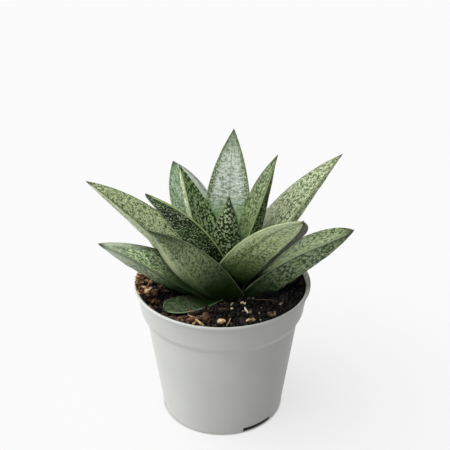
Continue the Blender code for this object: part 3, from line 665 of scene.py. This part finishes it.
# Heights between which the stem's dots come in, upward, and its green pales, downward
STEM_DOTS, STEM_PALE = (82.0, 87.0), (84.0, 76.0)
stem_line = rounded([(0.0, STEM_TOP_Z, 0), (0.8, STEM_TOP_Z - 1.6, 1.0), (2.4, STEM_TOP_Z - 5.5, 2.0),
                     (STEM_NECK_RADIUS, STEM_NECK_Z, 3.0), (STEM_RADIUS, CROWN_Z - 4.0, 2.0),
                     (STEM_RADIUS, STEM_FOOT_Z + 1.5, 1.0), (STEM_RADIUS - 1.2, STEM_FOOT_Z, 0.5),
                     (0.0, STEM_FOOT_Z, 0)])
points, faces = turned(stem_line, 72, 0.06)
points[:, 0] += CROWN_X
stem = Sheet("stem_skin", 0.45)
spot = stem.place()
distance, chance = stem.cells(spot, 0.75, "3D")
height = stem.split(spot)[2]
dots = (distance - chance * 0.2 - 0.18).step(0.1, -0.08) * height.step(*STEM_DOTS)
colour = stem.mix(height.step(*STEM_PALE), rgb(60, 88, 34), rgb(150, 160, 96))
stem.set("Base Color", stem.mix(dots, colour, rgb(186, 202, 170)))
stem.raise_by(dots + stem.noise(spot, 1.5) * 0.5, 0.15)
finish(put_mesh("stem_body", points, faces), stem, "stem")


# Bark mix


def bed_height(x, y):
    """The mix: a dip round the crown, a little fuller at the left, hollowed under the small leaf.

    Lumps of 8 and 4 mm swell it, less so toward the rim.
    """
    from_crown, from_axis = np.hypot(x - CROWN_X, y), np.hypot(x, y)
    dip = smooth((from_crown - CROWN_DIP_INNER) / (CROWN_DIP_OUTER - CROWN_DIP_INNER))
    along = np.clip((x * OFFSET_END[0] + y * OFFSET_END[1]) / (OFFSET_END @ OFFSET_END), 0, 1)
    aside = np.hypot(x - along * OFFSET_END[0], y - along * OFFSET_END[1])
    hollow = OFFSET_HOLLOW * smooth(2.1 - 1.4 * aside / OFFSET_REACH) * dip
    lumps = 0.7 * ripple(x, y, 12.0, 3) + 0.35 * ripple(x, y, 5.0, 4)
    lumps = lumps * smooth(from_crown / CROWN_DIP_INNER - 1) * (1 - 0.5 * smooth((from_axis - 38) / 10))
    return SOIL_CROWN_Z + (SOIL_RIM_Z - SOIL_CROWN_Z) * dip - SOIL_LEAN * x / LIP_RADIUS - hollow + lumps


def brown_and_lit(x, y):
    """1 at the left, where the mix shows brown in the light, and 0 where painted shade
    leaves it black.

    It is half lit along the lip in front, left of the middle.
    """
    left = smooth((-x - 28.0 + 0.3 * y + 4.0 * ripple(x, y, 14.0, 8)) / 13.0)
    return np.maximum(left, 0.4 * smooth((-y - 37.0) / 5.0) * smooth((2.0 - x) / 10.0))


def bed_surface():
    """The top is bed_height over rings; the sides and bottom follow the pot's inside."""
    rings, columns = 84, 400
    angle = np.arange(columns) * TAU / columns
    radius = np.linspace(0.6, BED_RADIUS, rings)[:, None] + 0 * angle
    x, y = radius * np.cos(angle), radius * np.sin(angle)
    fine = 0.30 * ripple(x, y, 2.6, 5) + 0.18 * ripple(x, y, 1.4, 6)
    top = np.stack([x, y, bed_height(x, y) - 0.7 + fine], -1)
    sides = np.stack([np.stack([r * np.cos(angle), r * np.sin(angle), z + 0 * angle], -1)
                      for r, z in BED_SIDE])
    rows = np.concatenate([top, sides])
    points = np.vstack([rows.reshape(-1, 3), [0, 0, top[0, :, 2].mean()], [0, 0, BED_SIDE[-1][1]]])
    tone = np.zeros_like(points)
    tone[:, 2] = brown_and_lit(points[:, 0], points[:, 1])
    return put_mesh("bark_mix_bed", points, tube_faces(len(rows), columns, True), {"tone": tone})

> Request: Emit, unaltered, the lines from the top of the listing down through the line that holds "the small leaf."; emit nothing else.

> Result of the exercise:
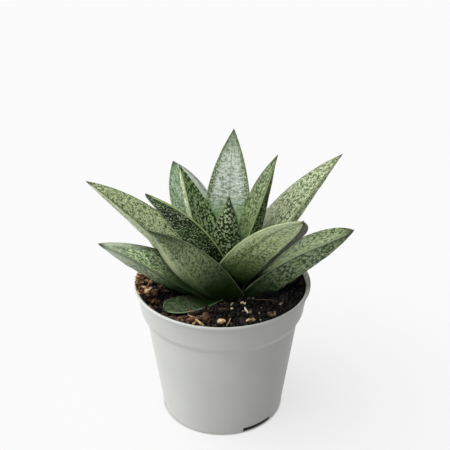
Continue the Blender code for this object: part 3, from line 665 of scene.py. This part finishes it.
# Heights between which the stem's dots come in, upward, and its green pales, downward
STEM_DOTS, STEM_PALE = (82.0, 87.0), (84.0, 76.0)
stem_line = rounded([(0.0, STEM_TOP_Z, 0), (0.8, STEM_TOP_Z - 1.6, 1.0), (2.4, STEM_TOP_Z - 5.5, 2.0),
                     (STEM_NECK_RADIUS, STEM_NECK_Z, 3.0), (STEM_RADIUS, CROWN_Z - 4.0, 2.0),
                     (STEM_RADIUS, STEM_FOOT_Z + 1.5, 1.0), (STEM_RADIUS - 1.2, STEM_FOOT_Z, 0.5),
                     (0.0, STEM_FOOT_Z, 0)])
points, faces = turned(stem_line, 72, 0.06)
points[:, 0] += CROWN_X
stem = Sheet("stem_skin", 0.45)
spot = stem.place()
distance, chance = stem.cells(spot, 0.75, "3D")
height = stem.split(spot)[2]
dots = (distance - chance * 0.2 - 0.18).step(0.1, -0.08) * height.step(*STEM_DOTS)
colour = stem.mix(height.step(*STEM_PALE), rgb(60, 88, 34), rgb(150, 160, 96))
stem.set("Base Color", stem.mix(dots, colour, rgb(186, 202, 170)))
stem.raise_by(dots + stem.noise(spot, 1.5) * 0.5, 0.15)
finish(put_mesh("stem_body", points, faces), stem, "stem")


# Bark mix


def bed_height(x, y):
    """The mix: a dip round the crown, a little fuller at the left, hollowed under the small leaf.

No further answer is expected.